# The exercise
Using the data below, return the stretch from the line that contains "it is seated" through the line that contains "if empty is", both included, exactly as it stands and nothing beyond it.

# Dataset section
--
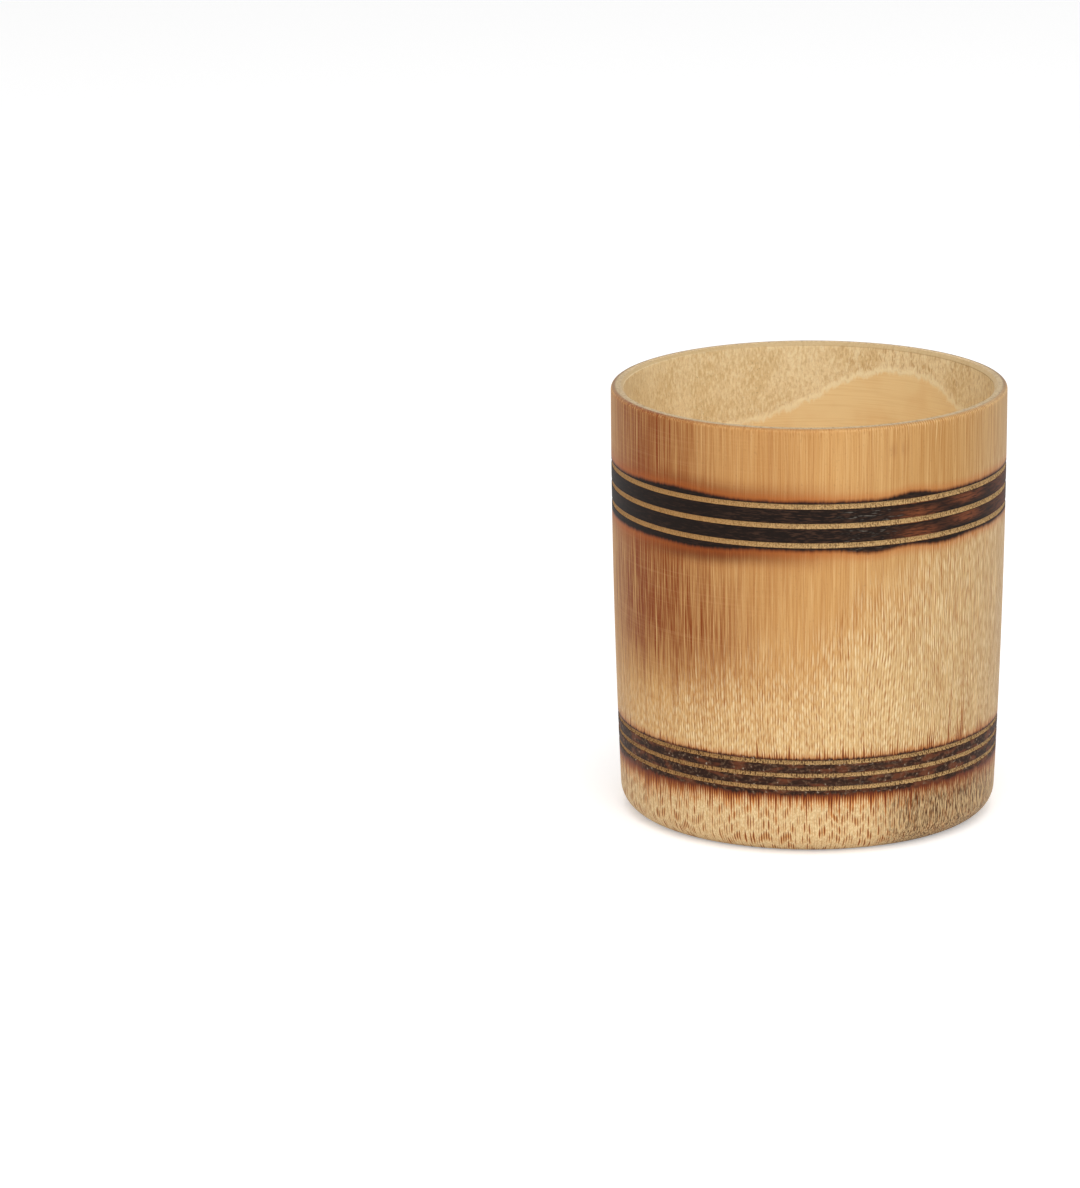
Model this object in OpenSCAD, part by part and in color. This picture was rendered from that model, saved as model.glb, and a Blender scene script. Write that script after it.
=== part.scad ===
// Turned bamboo cup. One section of a culm is the wall, and the culm's node plate is the floor.
// The foot stands on z = 0, and the Z axis is the axis that the outside was turned on.

/* [Outside] */
// Height from the table to the lip
cup_h = 88; // [76:1:110]
// Outside diameter at the lip
rim_d = 80; // [70:1:96]
// How much narrower in radius the turned line is at the foot than at the lip
foot_taper = 2.1; // [0.5:0.1:4]
// Radius of the rounded outer edge of the foot
foot_edge_r = 5; // [2:0.5:6]
// Radius of the rounded outer edge of the lip
rim_edge_r = 0.8; // [0.3:0.1:1]

/* [Grooves] */
// Grooves in each band
groove_count = 3; // [1:1:4]
// Height from the lip down to the middle of the upper band's first groove
upper_band_drop = 15.8; // [8:0.2:24]
// Distance from one groove of the upper band to the next
upper_groove_pitch = 3.95; // [2:0.05:5]
// Width of a groove in the upper band
upper_groove_w = 1.2; // [0.6:0.1:1.8]
// Height of the middle of the lower band's last groove above the table
lower_band_rise = 14.05; // [10:0.05:20]
// Distance from one groove of the lower band to the next
lower_groove_pitch = 2.7; // [1.6:0.05:4]
// Width of a groove in the lower band
lower_groove_w = 0.95; // [0.6:0.05:1.5]
// Depth of every groove
groove_depth = 0.4; // [0.2:0.05:0.7]

/* [Inside] */
// Thickness of the wall at the lip, where the mouth is bored
lip_t = 2.6; // [2.2:0.1:5]
// Width of the bevel on the lip's inner edge
lip_bevel_w = 0.6; // [0.2:0.1:0.9]
// Depth of the bored stretch below the lip
bore_depth = 40; // [20:1:55]
// How much the bore narrows in radius over its depth
bore_taper = 1.8; // [0.5:0.1:3]
// How much smaller in radius the culm's own hollow is than the outside at the lip
hollow_inset = 3.5; // [3.2:0.1:8]
// Distance of the culm's own hollow from the turning axis
hollow_offset = 0.75; // [0:0.05:1]
// Direction in which the culm's own hollow lies off the axis, in degrees from +X towards +Y
hollow_turn = 38; // [0:1:359]

/* [Floor] */
// Radius of the curve from the wall into the floor
floor_fillet_r = 5.5; // [3:0.5:9]
// Height of the floor plate's seat above the table
seat_h = 5; // [4:0.5:12]
// Width of the ledge that carries the floor plate
seat_ledge_w = 2.5; // [1:0.5:5]
// Width of the bevel on the inner edge of the foot ring
foot_bevel_w = 0.6; // [0.2:0.1:1.2]
// Thickness of the floor plate at its edge
plate_t = 3.5; // [2.5:0.1:6]
// How much the top of the floor plate rises in the middle
plate_crown = 1.2; // [0.2:0.1:2]
// How much the underside of the floor plate is hollowed in the middle
plate_dish = 1.6; // [0.2:0.1:2]
// Clearance round the floor plate in its seat
seat_clearance = 0.05; // [0.02:0.01:0.3]

/* [Hidden] */
$fn = 180;
// Straight steps that stand for the turned line and for the floor plate's curves
line_steps = 16;
dish_steps = 8;
// Length by which a cutting shape runs past the face it opens
overrun = 1;
rim_r = rim_d / 2;
hollow_r = rim_r - hollow_inset;
seat_r = hollow_r - floor_fillet_r;
ledge_r = seat_r - seat_ledge_w;
floor_h = seat_h + plate_t;
upper_band_top = cup_h - upper_band_drop;
lower_band_top = lower_band_rise + (groove_count - 1) * lower_groove_pitch;

// Outside radius of the turned line at height z: full at the lip, drawn in towards the foot
function turned_r(z) = rim_r - foot_taper * pow(1 - z / cup_h, 2);

// Radius of the round-nosed tool that cuts a groove of width w to the groove depth
function nose_r(w) = (pow(w / 2, 2) + pow(groove_depth, 2)) / (2 * groove_depth);

// Height above a shallow curve's edge at radius r, on a disc of radius edge_r that rises by rise
function bow(r, edge_r, rise) = rise * (1 - pow(r / edge_r, 2));

// Outline of the turned blank, from the axis out, with its foot and lip edges still to be rounded
module blank_outline() {
    foot_flat_r = turned_r(foot_edge_r) - foot_edge_r;
    rise = cup_h - rim_edge_r - foot_edge_r;
    turned_line = [
        for (i = [0 : line_steps])
            let (z = foot_edge_r + rise * i / line_steps)
                [turned_r(z), z]
    ];
    polygon(concat(
        [[0, 0], [foot_flat_r, 0], [foot_flat_r, foot_edge_r]],
        turned_line,
        [[rim_r - rim_edge_r, cup_h - rim_edge_r], [rim_r - rim_edge_r, cup_h], [0, cup_h]]
    ));
    translate([foot_flat_r, foot_edge_r])
        circle(r = foot_edge_r);
    translate([rim_r - rim_edge_r, cup_h - rim_edge_r])
        circle(r = rim_edge_r);
}

// Sections of one band of grooves, counted down from the first groove's height
module groove_sections(top_z, pitch, w) {
    for (i = [0 : groove_count - 1]) {
        z = top_z - i * pitch;
        translate([turned_r(z) - groove_depth + nose_r(w), z])
            circle(r = nose_r(w));
    }
}

// Moves what grew with the culm to the middle of the culm's own hollow
module on_hollow_axis() {
    translate([hollow_offset * cos(hollow_turn), hollow_offset * sin(hollow_turn), 0])
        children();
}

// Turned outside with both bands of grooves
module turned_blank() {
    rotate_extrude()
        difference() {
            blank_outline();
            groove_sections(upper_band_top, upper_groove_pitch, upper_groove_w);
            groove_sections(lower_band_top, lower_groove_pitch, lower_groove_w);
        }
}

// Conical bore of the mouth, with the bevel on the lip's inner edge
module mouth_bore() {
    bore_r = rim_r - lip_t;
    translate([0, 0, cup_h - bore_depth])
        cylinder(r1 = bore_r - bore_taper, r2 = bore_r, h = bore_depth);
    translate([0, 0, cup_h])
        cylinder(r = bore_r, h = overrun);
    translate([0, 0, cup_h - lip_bevel_w])
        cylinder(r1 = bore_r, r2 = bore_r + lip_bevel_w, h = lip_bevel_w);
}

// The culm's own hollow, curving in to the node plate below
module own_hollow() {
    rotate_extrude()
        difference() {
            translate([0, floor_h])
                square([hollow_r, cup_h - floor_h + overrun]);
            difference() {
                translate([seat_r, floor_h])
                    square(floor_fillet_r);
                translate([seat_r, floor_h + floor_fillet_r])
                    circle(r = floor_fillet_r);
            }
        }
}

// Seat of the floor plate, and the recess inside the foot ring below it
module seat_and_recess() {
    translate([0, 0, seat_h])
        cylinder(r = seat_r, h = plate_t);
    translate([0, 0, -overrun])
        cylinder(r = ledge_r, h = seat_h + 2 * overrun);
    translate([0, 0, -overrun])
        cylinder(r1 = ledge_r + foot_bevel_w + overrun, r2 = ledge_r, h = foot_bevel_w + overrun);
}

// Wall of the cup: the turned blank, opened from the mouth and from the foot
module culm_wall() {
    color("burlywood")
        difference() {
            turned_blank();
            mouth_bore();
            on_hollow_axis() own_hollow();
            on_hollow_axis() seat_and_recess();
        }
}

// Floor of the cup: a thin node plate, crowned above and hollowed below, flat where it is seated
module floor_plate() {
    plate_r = seat_r - seat_clearance;
    crown = [
        for (i = [dish_steps : -1 : 0])
            let (r = plate_r * i / dish_steps)
                [r, plate_t + bow(r, plate_r, plate_crown)]
    ];
    dish = [
        for (i = [0 : dish_steps])
            let (r = ledge_r * i / dish_steps)
                [r, bow(r, ledge_r, plate_dish)]
    ];
    color("tan")
        on_hollow_axis()
            translate([0, 0, seat_h])
                rotate_extrude()
                    polygon(concat(dish, [[plate_r, 0]], crown));
}

culm_wall();
floor_plate();
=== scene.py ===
# A turned bamboo cup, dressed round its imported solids: camera and light first, then the wall from
# its turned outside to its bored inside, then the floor. Lengths are in metres, and materials
# count in millimetres and degrees, turned from the front towards the right.
import math

import bpy
from mathutils import Euler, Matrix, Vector, noise


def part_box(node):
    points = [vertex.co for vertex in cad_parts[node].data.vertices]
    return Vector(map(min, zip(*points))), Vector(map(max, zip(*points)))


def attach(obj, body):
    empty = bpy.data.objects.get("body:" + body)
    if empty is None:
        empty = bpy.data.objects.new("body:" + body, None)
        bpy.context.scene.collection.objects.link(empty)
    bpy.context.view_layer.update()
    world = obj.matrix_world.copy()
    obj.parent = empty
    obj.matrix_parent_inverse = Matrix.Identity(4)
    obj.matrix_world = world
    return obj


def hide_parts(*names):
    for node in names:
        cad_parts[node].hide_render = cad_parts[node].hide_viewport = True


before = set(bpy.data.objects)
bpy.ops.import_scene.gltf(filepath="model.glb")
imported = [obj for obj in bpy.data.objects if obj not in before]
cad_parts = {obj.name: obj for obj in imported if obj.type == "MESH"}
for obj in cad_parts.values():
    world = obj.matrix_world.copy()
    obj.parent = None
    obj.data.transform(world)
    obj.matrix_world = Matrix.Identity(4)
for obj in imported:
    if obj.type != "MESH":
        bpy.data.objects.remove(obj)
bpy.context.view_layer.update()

# The camera of the photograph
# A long lens, some 1.4 m in front of the cup, 0.4 m above the table and a little to the left,
# looking down at it. It keeps the photograph's whole frame, so the cup stands at the right.
# Angles are in degrees, the sensor in millimetres, and the lens as long as a fit to the cup's
# ellipses made it.
frame_height_px = 1188
focal_px = 6800
camera_place = (-0.0545, -1.3360, 0.4005)
camera_pitch = 14.93
camera_roll = 0.35
sensor_long_side = 36.0

bpy.ops.object.camera_add(location=camera_place)
camera = bpy.context.object
camera.name = "photo_camera"
camera.data.sensor_width = sensor_long_side
camera.data.lens = sensor_long_side * focal_px / frame_height_px
aim = Euler((math.radians(90 - camera_pitch), 0, 0)).to_matrix()
camera.rotation_euler = (aim @ Euler((0, 0, math.radians(-camera_roll))).to_matrix()).to_euler()
bpy.context.scene.camera = camera

# The light of the photograph
# A white tent: a broad soft panel in front above the camera, a second one overhead that lights
# the mouth, and an even white surround that fills every side.
front_panel_place = (0.08, -1.10, 0.80)
front_panel_size = (1.0, 0.8)
front_panel_watts = 7.0
front_panel_aim = (0, 0, 0.045)
top_panel_place = (0.05, -0.15, 1.05)
top_panel_size = (0.9, 0.9)
top_panel_watts = 4.0
top_panel_aim = (0, 0, 0.06)
tent_level = 0.55


def soft_panel(name, place, size, watts, aim):
    """A rectangular lamp at place, turned to face the point that it is aimed at."""
    bpy.ops.object.light_add(type="AREA", location=place)
    lamp = bpy.context.object
    lamp.name = name
    lamp.data.shape = "RECTANGLE"
    lamp.data.size, lamp.data.size_y = size
    lamp.data.energy = watts
    look = Vector(aim) - Vector(place)
    lamp.rotation_euler = look.to_track_quat("-Z", "Y").to_euler()


class Finish:
    """One output of a shader node. Sums on it add Math nodes, and node() adds any other node."""

    def __init__(self, socket):
        self.socket = socket

    def node(self, kind, settings, sockets, output=0):
        """A new node in this output's tree: its settings first, then its sockets' values or links.
        What comes back is its output of that number or name."""
        tree = self.socket.id_data
        made = tree.nodes.new(kind)
        for name, value in settings.items():
            setattr(made, name, value)
        for name, value in sockets.items():
            if isinstance(value, Finish):
                tree.links.new(value.socket, made.inputs[name])
            else:
                made.inputs[name].default_value = value
        return Finish(made.outputs[output])

    def also(self, output):
        """Another output of the node that this one comes from."""
        return Finish(self.socket.node.outputs[output])

    def feeds(self, node, name):
        """Links this output to a named socket of a node."""
        self.socket.id_data.links.new(self.socket, node.inputs[name])

    def maths(self, operation, *others):
        return self.node("ShaderNodeMath", {"operation": operation}, dict(enumerate((self, *others))))

    def __add__(self, other):
        return self.maths("ADD", other)

    def __sub__(self, other):
        return self.maths("SUBTRACT", other)

    def __rsub__(self, other):
        return self.node("ShaderNodeMath", {"operation": "SUBTRACT"}, {0: other, 1: self})

    def __mul__(self, other):
        return self.maths("MULTIPLY", other)

    def __truediv__(self, other):
        return self.maths("DIVIDE", other)

    def __pow__(self, other):
        return self.maths("POWER", other)

    def __mod__(self, other):
        return self.maths("FLOORED_MODULO", other)

    def __abs__(self):
        return self.maths("ABSOLUTE")

    __radd__ = __add__
    __rmul__ = __mul__

    def floor(self):
        return self.maths("FLOOR")

    def most(self, other):
        return self.maths("MAXIMUM", other)

    def least(self, other):
        return self.maths("MINIMUM", other)

    def rise(self, low, high):
        """0 up to low and 1 from high, smooth in between. With low above high it falls."""
        sockets = {"Value": self, "From Min": low, "From Max": high}
        return self.node("ShaderNodeMapRange", {"interpolation_type": "SMOOTHSTEP"}, sockets)

    def peak(self, middle, reach):
        """1 at middle, falling smoothly to 0 at reach on either side of it."""
        return abs(self - middle).rise(reach, 0.0)

    def vector(self, y, z):
        return self.node("ShaderNodeCombineXYZ", {}, {"X": self, "Y": y, "Z": z})

    def stretched(self, x, y, z):
        """This vector with its parts multiplied by x, y and z."""
        return self.node("ShaderNodeVectorMath", {"operation": "MULTIPLY"}, {0: self, 1: (x, y, z)})

    def grain(self, detail=2.0, roughness=0.5):
        """Noise from 0 to 1 over this vector, about one grain to each unit."""
        sockets = {"Vector": self, "Scale": 1.0, "Detail": detail, "Roughness": roughness}
        return self.node("ShaderNodeTexNoise", {}, sockets)

    def lot(self):
        """An even random number from 0 to 1 for each value of this vector."""
        return self.node("ShaderNodeTexWhiteNoise", {"noise_dimensions": "3D"}, {"Vector": self})

    def blend(self, first, second):
        """The first colour where this is 0, and the second where it is 1."""
        return self.node("ShaderNodeMix", {"data_type": "RGBA"}, {0: self, 6: first, 7: second}, 2)

    def bump(self, strength, distance):
        """Normals for this relief, whose bumps stand proud by up to distance, in metres."""
        sockets = {"Strength": strength, "Distance": distance, "Height": self}
        return self.node("ShaderNodeBump", {}, sockets)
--
# Complete output
// Floor of the cup: a thin node plate, crowned above and hollowed below, flat where it is seated
module floor_plate() {
    plate_r = seat_r - seat_clearance;
    crown = [
        for (i = [dish_steps : -1 : 0])
            let (r = plate_r * i / dish_steps)
                [r, plate_t + bow(r, plate_r, plate_crown)]
    ];
    dish = [
        for (i = [0 : dish_steps])
            let (r = ledge_r * i / dish_steps)
                [r, bow(r, ledge_r, plate_dish)]
    ];
    color("tan")
        on_hollow_axis()
            translate([0, 0, seat_h])
                rotate_extrude()
                    polygon(concat(dish, [[plate_r, 0]], crown));
}

culm_wall();
floor_plate();
=== scene.py ===
# A turned bamboo cup, dressed round its imported solids: camera and light first, then the wall from
# its turned outside to its bored inside, then the floor. Lengths are in metres, and materials
# count in millimetres and degrees, turned from the front towards the right.
import math

import bpy
from mathutils import Euler, Matrix, Vector, noise


def part_box(node):
    points = [vertex.co for vertex in cad_parts[node].data.vertices]
    return Vector(map(min, zip(*points))), Vector(map(max, zip(*points)))


def attach(obj, body):
    empty = bpy.data.objects.get("body:" + body)
    if empty is None:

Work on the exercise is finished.